Selain itu, rapat turut membahas masa jabatan hakim MK. Dalam revisi UU MK kali ini, satu periode jabatan hakim MK diubah menjadi maksimal 10 tahun, dari sebelumnya adalah 15 tahun.
Baca juga: Eks Hakim Konstitusi Tolak Revisi UU MK: Ini Penghancuran
"Masa jabatan yang dulu di tahun 2020 diundang itu kan 15 tahun kan, maka ini maksimal menjadi 10 tahun. Karena hakim MK itu ketika masuk itu minimal usianya 60 tahun, kemudian usia 70 tahun pensiun. Nah itu disepakati oleh pemerintah," ucap legislator PPP itu.

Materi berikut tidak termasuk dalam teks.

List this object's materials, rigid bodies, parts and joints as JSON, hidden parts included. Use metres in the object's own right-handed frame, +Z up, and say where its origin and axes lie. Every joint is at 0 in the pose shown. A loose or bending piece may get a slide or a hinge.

Lebih jauh dikatakan Arsul, Panja revisi UU MK masih belum menyepakati soal ketentuan peralihan hakim MK yang belum berusia 60 tahun.
Arsul menyebut, hal itu akan dikonsultasikan dengan Menkopolhukam dan Menkumham.
"Itu nanti akan kita lanjutkan di akhir minggu kedua bulan Juni," pungkas Arsul.
Sebelumnya, Ketua Komisi III DPR RI, Bambang Wuryanto, mengungkapkan alasan komisi hukum tersebut ingin melakukan revisi Undang-Undang Nomor 24 Tahun 2003 tentang Mahkamah Konstitusi (MK).
Pacul, sapaan karibnya, mengatakan salah satunya karena DPR ingin penegakan hukum benar-benar dilaksanakan oleh MK.
"Bagaimana menerjemahkan Undang-Undang Dasar (UUD) 1945 clear. Karena sesungguhnya tugas terutama dan paling utama bagi MK adalah menyandingkan UU dengan UUD 1945," kata Pacul kepada wartawan, dikutip Kamis (16/2/2023).
Politisi PDIP itu merasa bahwa tugas MK tersebut belum dilakukan. Menurutnya, MK malah kerap membatalkan UU yang dibuat DPR.
"Mengevaluasi hakim-hakim yang tidak menjalankan tugasnya. Nah, tugas-tugasnya peraturan MK sekarang kita baca semua, supaya kita clear di dalam membuat UU tidak di-judicial review, malu, DPR malu, kalau UU di-judicial review kemudian dibatalkan," kata dia.
Dia mengatakan beberapa UU yang sudah dibuat DPR, tetapi dibatalkan MK. Salah satunya adalah UU Cipta Kerja atau Ciptaker.
"UU Ciptaker, masa dibatalkan dengan UU Pembentukan Peraturan Perundangan. Jangan begitu dong solusinya," tandas Pacul.